Edward Bushnell

Personal information
- Nationality: American
- Born: December 5, 1876 Republican City, Nebraska, U.S.
- Died: January 5, 1951 (aged 74) Moorestown, New Jersey, U.S.
- Resting place: West Laurel Hill Cemetery, Bala Cynwyd, Pennsylvania, U.S.

Sport
- Sport: Track and field
- Event: Men's 800 meters

= Edward Bushnell =

American distance runner (1876–1951)

Edward Rogers Bushnell (December 5, 1876 - January 5, 1951) was an American track and field athlete who competed at the 1900 Summer Olympics in Paris, France.
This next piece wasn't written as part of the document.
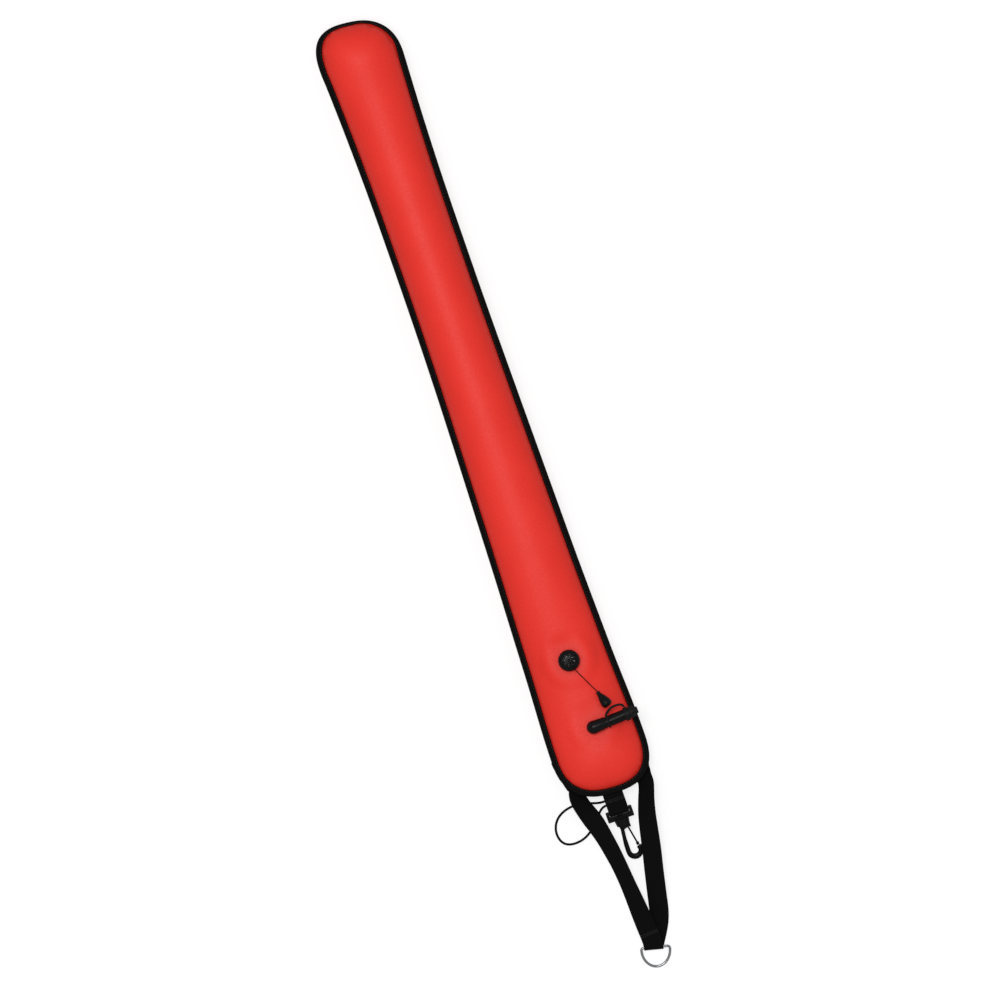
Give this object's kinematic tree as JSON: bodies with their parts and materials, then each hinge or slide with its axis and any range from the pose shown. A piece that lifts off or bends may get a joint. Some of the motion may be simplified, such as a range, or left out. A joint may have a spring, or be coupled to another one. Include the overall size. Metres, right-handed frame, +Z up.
{
  "type": "surface marker buoy",
  "caption": "Inflated red tube buoy for divers with bound edges, dump valve with pull toggle, capped oral inflator, V bridle with D-ring, swivel snap and bungee loop.",
  "frame": {"origin": "on the flat of the underside, under the crown line, at half the length of the inflated tube", "axes": "+Y along the tube to its closed round head, -Y to the foot with the bridle, +Z up through the front panel with the valves, +X to the side that the inflator points to"},
  "size_m": [0.1483, 1.2437, 0.08],
  "materials": {
    "coated_nylon_red": "satin coated weave",
    "binding_tape_black": "matte ribbed tape",
    "webbing_black": "matte woven webbing",
    "cord_black": "matte braid",
    "moulded_plastic_black": "satin moulded",
    "rubber_black": "matte",
    "stainless_steel": "polished"
  },
  "bodies": {
    "tube": {"front_panel": "coated_nylon_red", "back_panel": "coated_nylon_red", "edge_binding": "binding_tape_black", "bridle_strap": "webbing_black", "tail_loop": "webbing_black", "bungee_loop": "cord_black", "valve_base": "moulded_plastic_black", "valve_cap": "moulded_plastic_black", "valve_spring": "stainless_steel", "inflator_base": "moulded_plastic_black", "inflator_elbow": "moulded_plastic_black", "inflator_tube": "moulded_plastic_black", "cap_tether": "rubber_black", "mouthpiece_spring": "stainless_steel"},
    "ring": {"d_ring": "stainless_steel"},
    "snap_frame": {"snap_base": "moulded_plastic_black"},
    "hook": {"snap_hook": "moulded_plastic_black"},
    "gate": {"snap_gate": "moulded_plastic_black"},
    "toggle": {"pull_toggle": "moulded_plastic_black", "pull_cord": "cord_black"},
    "poppet": {"valve_poppet": "moulded_plastic_black", "poppet_seal": "rubber_black"},
    "cap": {"dust_cap": "rubber_black"},
    "mouthpiece": {"mouthpiece": "moulded_plastic_black", "mouthpiece_seal": "rubber_black"}
  },
  "joints": [
    {"name": "ring_swing", "type": "hinge", "parent": "tube", "child": "ring", "pos_m": [-0.0159, -0.7085, 0.0038], "axis": [0.9711, -0.2385, 0], "range_deg": [-135, 135]},
    {"name": "snap_swing", "type": "hinge", "parent": "tube", "child": "snap_frame", "pos_m": [-0.0035, -0.5323, 0.02017], "axis": [1, 0, 0], "range_deg": [-6, 75]},
    {"name": "hook_swivel", "type": "hinge", "parent": "snap_frame", "child": "hook", "pos_m": [-0.0035, -0.5323, 0.02017], "axis": [0, -0.9659, -0.2588], "continuous": true},
    {"name": "gate_flex", "type": "hinge", "parent": "hook", "child": "gate", "pos_m": [0.0011, -0.55471, 0.01417], "axis": [0, 0.2588, -0.9659], "range_deg": [0, 18], "stiffness_Nm_per_rad": 0.1, "springref_deg": -3.44},
    {"name": "toggle_pull", "type": "slide", "parent": "tube", "child": "toggle", "axis": [0.3395, -0.938, 0.0698], "range_m": [0, 0.0025], "deforming": ["pull_cord"]},
    {"name": "poppet_lift", "type": "slide", "parent": "tube", "child": "poppet", "axis": [0, 0, 1], "range_m": [0, 0.0025], "stiffness_N_per_m": 1500, "springref_m": -0.0015, "deforming": ["valve_spring"]},
    {"name": "cap_pull", "type": "slide", "parent": "tube", "child": "cap", "axis": [0.9986, 0.0523, 0], "range_m": [0, 0.014], "deforming": ["cap_tether"]},
    {"name": "mouthpiece_press", "type": "slide", "parent": "tube", "child": "mouthpiece", "axis": [-0.9986, -0.0523, 0], "range_m": [0, 0.004], "stiffness_N_per_m": 800, "springref_m": -0.002, "deforming": ["mouthpiece_spring"]}
  ],
  "couplings": [
    {"joint": "poppet_lift", "follows": "toggle_pull", "ratio": 1}
  ]
}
==Early life and education==
He was born in Republican City, Nebraska, to Methodist missionaries. He attended Hastings College in Nebraska and transferred to the University of Pennsylvania at the beginning of his junior year in 1899. He competed in varsity track and Cross country running and served as captain of the Cross country running team his senior year. In 1900, he won the mile run at the Intercollegiate Championship. He worked as a campus correspondent for The Philadelphia Press. In 1901, he graduated from the University of Pennsylvania with a Bachelor of Science degree and from Hastings College with a bachelor of arts degree.

==Olympics==
Bushnell competed in the 800 metres and finished between fourth and sixth place. He finished third in the 2500 meter steeple chase which was considered a handicap event that year and not included in the official Olympic records.

He worked as the official photographer for the United States Olympic team during the 1908 Olympic Games.

==Later life==
He worked for 15 years as an editorial writer for The North American and The Evening Public Ledger. He published a book, A History of Athletics at Penn in 1908 and another book Athletic Training along with Penn coach Mike Murphy. In 1916, he focused on campus publications at the University of Pennsylvania including the Franklin Field Illustrated and Old Penn. From 1918 to 1921, he worked as graduate manager of athletics at the university. In 1919, he rebranded the Old Penn publication to The Pennsylvania Gazette and worked there until 1928.

He died in Moorestown, New Jersey, on January 5, 1951, and was interred at West Laurel Hill Cemetery in Bala Cynwyd, Pennsylvania.